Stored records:

•••••

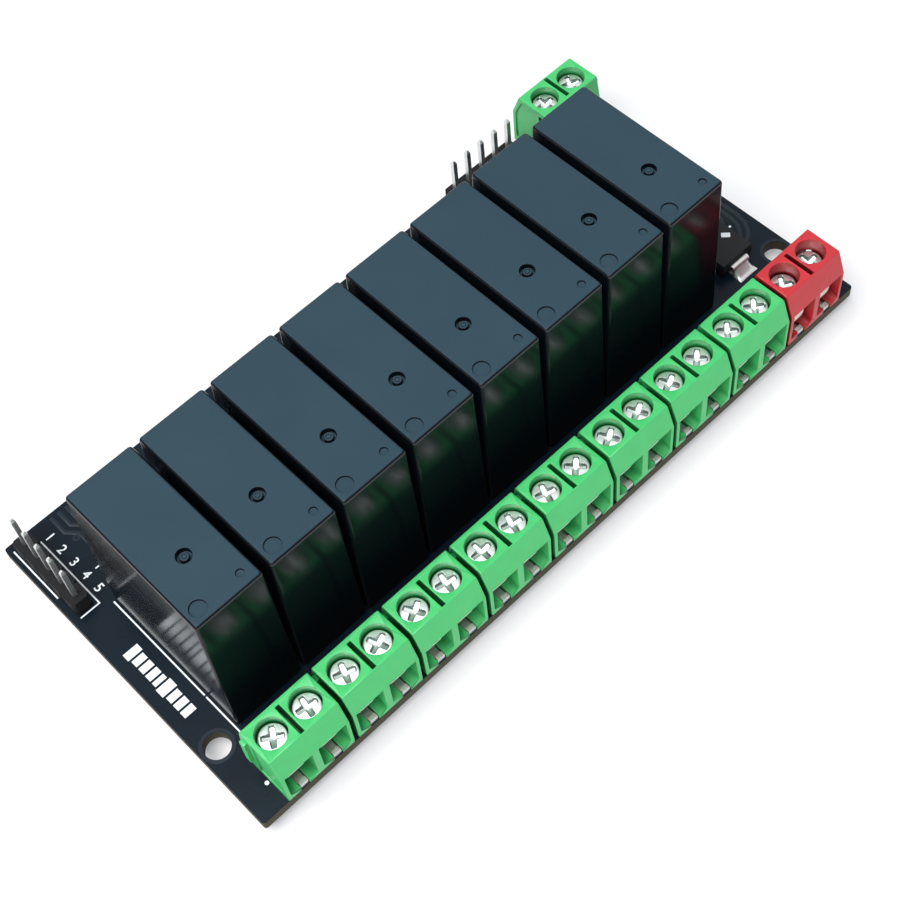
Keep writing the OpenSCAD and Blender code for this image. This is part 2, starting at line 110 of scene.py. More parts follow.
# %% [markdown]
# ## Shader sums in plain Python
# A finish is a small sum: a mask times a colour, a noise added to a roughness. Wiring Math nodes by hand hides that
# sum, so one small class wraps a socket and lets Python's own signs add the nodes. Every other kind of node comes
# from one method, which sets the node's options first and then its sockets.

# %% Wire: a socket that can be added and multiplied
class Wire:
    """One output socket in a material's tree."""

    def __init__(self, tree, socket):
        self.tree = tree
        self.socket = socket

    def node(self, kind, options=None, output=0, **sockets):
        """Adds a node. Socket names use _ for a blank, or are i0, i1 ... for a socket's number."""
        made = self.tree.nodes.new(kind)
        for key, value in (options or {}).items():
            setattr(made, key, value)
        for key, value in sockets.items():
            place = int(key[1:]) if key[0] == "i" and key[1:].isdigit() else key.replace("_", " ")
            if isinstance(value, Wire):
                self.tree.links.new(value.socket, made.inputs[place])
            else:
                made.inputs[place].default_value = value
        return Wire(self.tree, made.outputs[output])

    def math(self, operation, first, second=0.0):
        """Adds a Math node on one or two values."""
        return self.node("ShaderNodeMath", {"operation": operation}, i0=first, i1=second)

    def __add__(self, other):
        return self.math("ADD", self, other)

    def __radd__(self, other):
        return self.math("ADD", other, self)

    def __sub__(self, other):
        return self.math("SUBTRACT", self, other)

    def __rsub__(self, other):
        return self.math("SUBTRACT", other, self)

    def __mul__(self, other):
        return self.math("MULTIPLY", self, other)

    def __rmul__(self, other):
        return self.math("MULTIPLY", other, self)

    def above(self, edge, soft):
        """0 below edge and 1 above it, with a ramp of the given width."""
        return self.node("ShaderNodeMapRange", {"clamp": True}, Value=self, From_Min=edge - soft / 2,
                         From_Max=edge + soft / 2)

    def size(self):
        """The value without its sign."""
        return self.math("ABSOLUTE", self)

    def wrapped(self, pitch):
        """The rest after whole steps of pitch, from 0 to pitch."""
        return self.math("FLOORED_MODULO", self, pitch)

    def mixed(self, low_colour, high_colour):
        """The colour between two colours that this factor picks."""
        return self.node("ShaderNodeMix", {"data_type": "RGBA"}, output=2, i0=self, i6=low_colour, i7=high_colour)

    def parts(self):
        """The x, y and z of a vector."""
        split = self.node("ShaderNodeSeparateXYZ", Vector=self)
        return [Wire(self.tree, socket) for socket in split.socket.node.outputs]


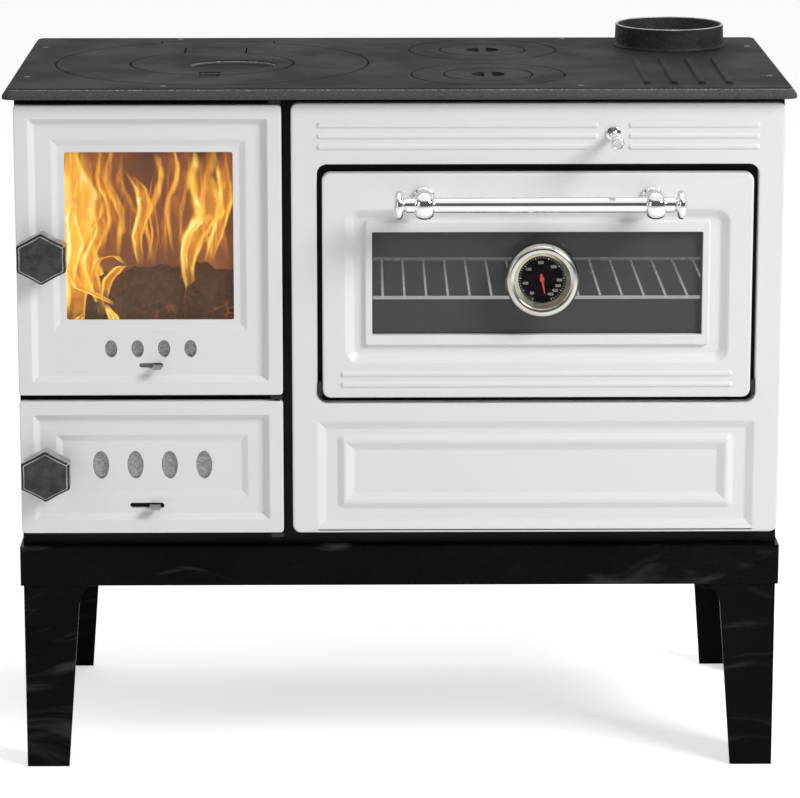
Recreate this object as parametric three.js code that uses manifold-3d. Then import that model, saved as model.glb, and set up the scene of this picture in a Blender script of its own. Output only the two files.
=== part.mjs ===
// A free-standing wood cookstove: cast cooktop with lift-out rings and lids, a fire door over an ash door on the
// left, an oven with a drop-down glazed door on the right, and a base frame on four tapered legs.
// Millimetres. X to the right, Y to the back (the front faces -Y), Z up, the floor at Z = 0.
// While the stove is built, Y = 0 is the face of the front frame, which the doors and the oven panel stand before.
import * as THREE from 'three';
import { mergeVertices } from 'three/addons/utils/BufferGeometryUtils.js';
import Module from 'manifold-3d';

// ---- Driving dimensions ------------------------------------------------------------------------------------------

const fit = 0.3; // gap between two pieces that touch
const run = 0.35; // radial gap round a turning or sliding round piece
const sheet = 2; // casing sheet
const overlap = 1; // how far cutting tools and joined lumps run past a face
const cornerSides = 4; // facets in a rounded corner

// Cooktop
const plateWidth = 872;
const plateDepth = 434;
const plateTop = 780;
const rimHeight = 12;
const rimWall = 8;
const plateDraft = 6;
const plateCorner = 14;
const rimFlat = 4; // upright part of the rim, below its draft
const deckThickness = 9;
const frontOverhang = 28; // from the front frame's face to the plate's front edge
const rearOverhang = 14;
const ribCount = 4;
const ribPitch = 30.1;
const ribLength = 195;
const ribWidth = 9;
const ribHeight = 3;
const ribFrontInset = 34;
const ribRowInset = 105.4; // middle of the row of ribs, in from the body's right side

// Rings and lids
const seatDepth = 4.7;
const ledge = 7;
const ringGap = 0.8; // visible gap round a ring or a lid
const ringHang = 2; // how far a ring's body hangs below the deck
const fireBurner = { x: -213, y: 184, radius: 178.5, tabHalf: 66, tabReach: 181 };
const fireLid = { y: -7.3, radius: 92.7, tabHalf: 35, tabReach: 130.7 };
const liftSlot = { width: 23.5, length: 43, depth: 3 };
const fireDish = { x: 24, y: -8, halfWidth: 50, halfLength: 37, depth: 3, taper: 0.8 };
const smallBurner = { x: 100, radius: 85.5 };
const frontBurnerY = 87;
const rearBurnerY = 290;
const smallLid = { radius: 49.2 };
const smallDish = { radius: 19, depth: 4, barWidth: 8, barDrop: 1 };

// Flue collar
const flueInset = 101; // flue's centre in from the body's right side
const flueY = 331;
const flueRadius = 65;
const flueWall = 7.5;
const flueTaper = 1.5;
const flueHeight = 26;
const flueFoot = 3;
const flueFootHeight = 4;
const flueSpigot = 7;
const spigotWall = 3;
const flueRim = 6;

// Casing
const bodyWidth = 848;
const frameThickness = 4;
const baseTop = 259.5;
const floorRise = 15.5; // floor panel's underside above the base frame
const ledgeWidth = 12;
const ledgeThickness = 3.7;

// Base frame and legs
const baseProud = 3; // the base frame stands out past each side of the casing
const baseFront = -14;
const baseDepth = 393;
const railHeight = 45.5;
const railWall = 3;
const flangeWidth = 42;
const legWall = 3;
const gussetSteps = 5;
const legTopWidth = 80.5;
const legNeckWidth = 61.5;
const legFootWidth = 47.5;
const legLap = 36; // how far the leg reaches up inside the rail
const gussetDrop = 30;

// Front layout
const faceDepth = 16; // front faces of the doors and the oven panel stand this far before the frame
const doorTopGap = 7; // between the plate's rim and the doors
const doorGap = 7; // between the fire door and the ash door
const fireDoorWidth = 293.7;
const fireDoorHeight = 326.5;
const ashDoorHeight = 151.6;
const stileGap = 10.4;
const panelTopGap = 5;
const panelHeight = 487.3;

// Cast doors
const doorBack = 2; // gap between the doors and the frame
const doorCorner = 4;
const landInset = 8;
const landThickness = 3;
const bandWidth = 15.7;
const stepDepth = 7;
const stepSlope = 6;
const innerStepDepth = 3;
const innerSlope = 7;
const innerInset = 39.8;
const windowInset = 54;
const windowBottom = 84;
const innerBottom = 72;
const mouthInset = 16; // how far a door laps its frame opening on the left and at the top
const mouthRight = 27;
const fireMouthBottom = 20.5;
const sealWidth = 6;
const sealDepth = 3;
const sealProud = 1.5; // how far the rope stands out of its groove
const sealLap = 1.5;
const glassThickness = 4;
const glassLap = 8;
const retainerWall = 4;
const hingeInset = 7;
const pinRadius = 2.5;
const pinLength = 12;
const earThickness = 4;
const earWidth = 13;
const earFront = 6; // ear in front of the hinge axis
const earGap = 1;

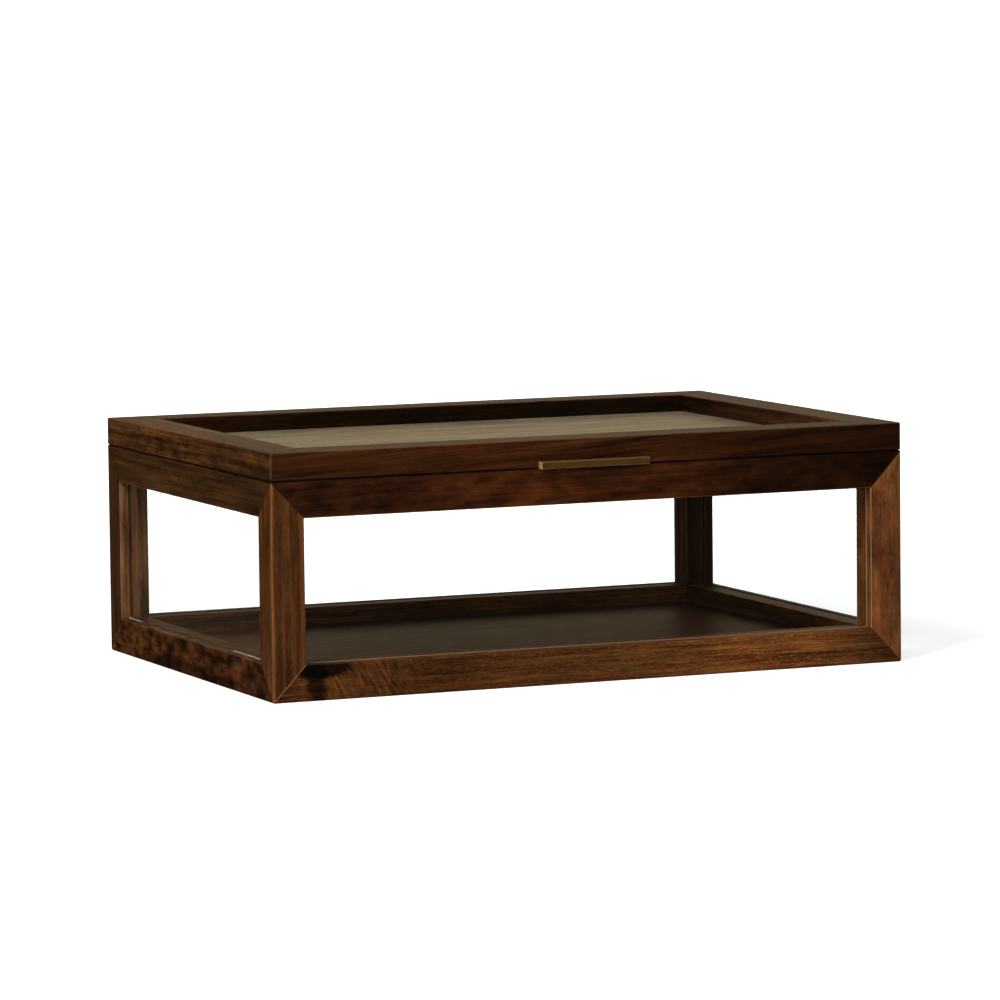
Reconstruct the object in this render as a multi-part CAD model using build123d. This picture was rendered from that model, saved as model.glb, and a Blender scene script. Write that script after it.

•••••

Copy every line of the records above, starting with the first, up to and including the line containing "return Wire(self.tree, made.outputs[output])".

--- Answer to the exercise ---
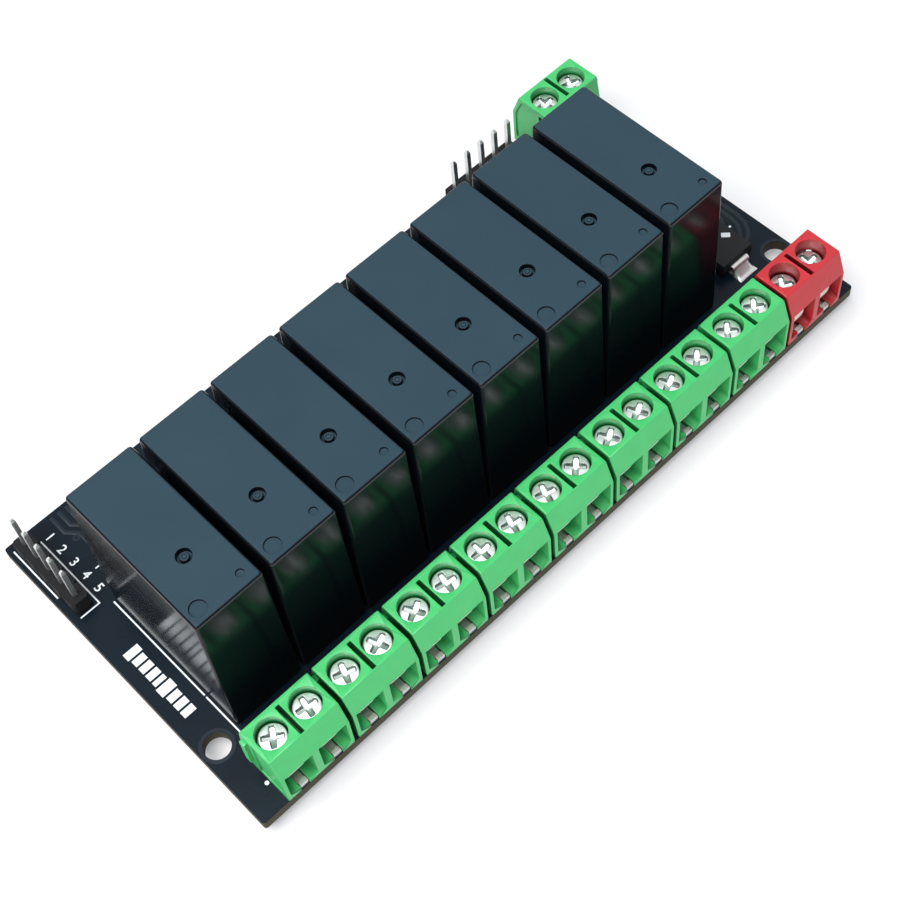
Keep writing the OpenSCAD and Blender code for this image. This is part 2, starting at line 110 of scene.py. More parts follow.
# %% [markdown]
# ## Shader sums in plain Python
# A finish is a small sum: a mask times a colour, a noise added to a roughness. Wiring Math nodes by hand hides that
# sum, so one small class wraps a socket and lets Python's own signs add the nodes. Every other kind of node comes
# from one method, which sets the node's options first and then its sockets.

# %% Wire: a socket that can be added and multiplied
class Wire:
    """One output socket in a material's tree."""

    def __init__(self, tree, socket):
        self.tree = tree
        self.socket = socket

    def node(self, kind, options=None, output=0, **sockets):
        """Adds a node. Socket names use _ for a blank, or are i0, i1 ... for a socket's number."""
        made = self.tree.nodes.new(kind)
        for key, value in (options or {}).items():
            setattr(made, key, value)
        for key, value in sockets.items():
            place = int(key[1:]) if key[0] == "i" and key[1:].isdigit() else key.replace("_", " ")
            if isinstance(value, Wire):
                self.tree.links.new(value.socket, made.inputs[place])
            else:
                made.inputs[place].default_value = value
        return Wire(self.tree, made.outputs[output])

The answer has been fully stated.